Making ends meet has been a challenge for businesses in downtown Colorado Springs as the state faces unprecedented restrictions due to the new coronavirus.

Even with options for takeout and delivery still available, many restaurants in downtown Colorado Springs are reporting business is down as much as 90 percent, according to Laurel Prud’homme with the Downtown Partnership.

“This is really a Band-Aid on the situation and it’s a way to continue to keep the lights on and hopefully sustain them just enough so that they can make it through,” she says.

"Is this going to save their business? ...possibly.

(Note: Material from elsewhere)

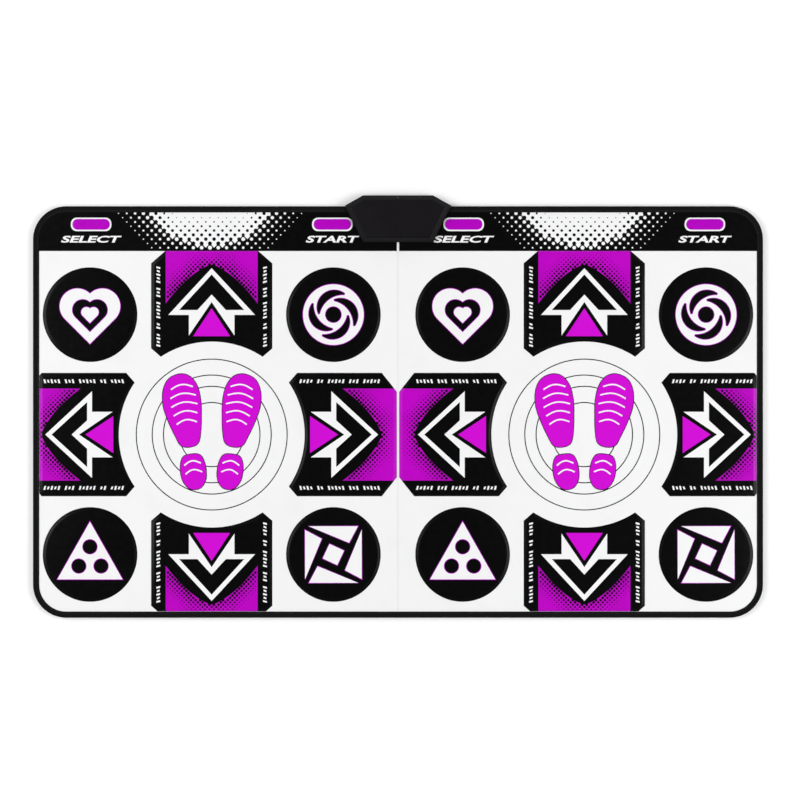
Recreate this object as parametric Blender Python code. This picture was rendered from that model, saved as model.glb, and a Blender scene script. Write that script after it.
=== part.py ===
"""A dance mat controller for two players, with its control box, as separate pieces.

Metres, +Z up. The origin is on the floor under the middle of the whole outline. +X runs along the
mat to the right player's half, and +Y to the edge that holds the control box.
"""

import math

import bmesh
import bpy
from mathutils import Vector
from mathutils.geometry import delaunay_2d_cdt

# Outline of the mat
MAT_LENGTH = 1.650
MAT_WIDTH = 0.930
CORNER_RADIUS = 0.075
CORNER_STEPS = 12

# Layers, from the floor up
LAYER_GAP = 0.0003
BASE_SHEET = 0.0010
BASE_FOAM = 0.0050
CONTACT_FILM = 0.0003
SPACER_FOAM = 0.0014
TOP_COVER = 0.0008

# Binding round the edge
BINDING_WIDTH = 0.014
BINDING_TAPE = 0.0008

# Print layout that places the pads
BAND_DEPTH = 0.101
CENTRE_LINE = 0.005
DISC_DIAMETER = 0.214
DISC_STEPS = 48
DISC_TO_BINDING = 0.008
DISC_TO_CENTRE = 0.039
DISC_TO_BAND = 0.037
DISC_TO_FRONT_BINDING = 0.022
PAD_GAP = 0.0003
PAD_SLOPE = 0.008

# Arrow pads round the middle of each half
ARROW_ARC_RADIUS = 0.210
ARROW_ARC_STEPS = 16
COLUMN_SPACING = 0.031
ROW_SPACING = 0.0245
INNER_CHAMFER_ACROSS = 0.022
INNER_CHAMFER_ALONG = 0.019
REAR_CHAMFER_ACROSS = 0.032
REAR_CHAMFER_ALONG = 0.028
SIDE_CHAMFER_ACROSS = 0.043
SIDE_CHAMFER_ALONG = 0.034

# Select and start buttons in the dark band
BUTTON_LENGTH = 0.092
BUTTON_WIDTH = 0.031
BUTTON_RADIUS = 0.0135
BUTTON_FROM_EDGE = 0.041
BUTTON_TO_BOX = 0.0035
BUTTON_STEPS = 5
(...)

Really the goal right now is just to make it through and keep the lights on." - Laurel Prud'homme, Downtown Partnership

Some, Prud'homme says, are getting creative to keep their doors open.That includes several restaurants now operating as mini-markets to help people get the food they need. Prud’homme says that holds true to the entrepreneurial spirit of small business owners.

“You can go to MacKenzie's and pick up ground beef and pick up New York strip steak. You can go to Good Neighbors Meeting House and pick up bread and fruits and vegetables. The Green Line Grill is also doing that,” she says as examples.

She says many retailers are also posting on Facebook as a way for people to virtually shop, then completing orders by phone and mailing products out.

Salons and service businesses have been ordered to close. Prud’homme says for them, it will be a matter of getting customers back in the door just as soon as they're allowed to do so.

The Downtown Partnership worked with the city of Colorado Springs to suspend parking meters downtown in an effort to increase customers and local businesses during the outbreak of the new coronavirus.
Courtesy of the Downtown Partnership
The Downtown Partnership worked with the city of Colorado Springs to suspend parking meters downtown in an effort to increase customers and local businesses during the outbreak of the new coronavirus.

Even with the current uncertainties, Prud'homme says the downtown area is positioned better than in the past to overcome these kinds of challenges due to increased investment in the city center, for example.

“When we look at the recession that we had in 2008 and the years it took to rebound from that, we know it’s going to be a struggle, but we do have some of those mechanisms in place so our footing is a little more solid, if you will,” she said.

Prud'homme suggests purchasing gift cards and certificates for later use, shopping online, and placing bulk orders at local restaurants as ways to help businesses make it through the crisis.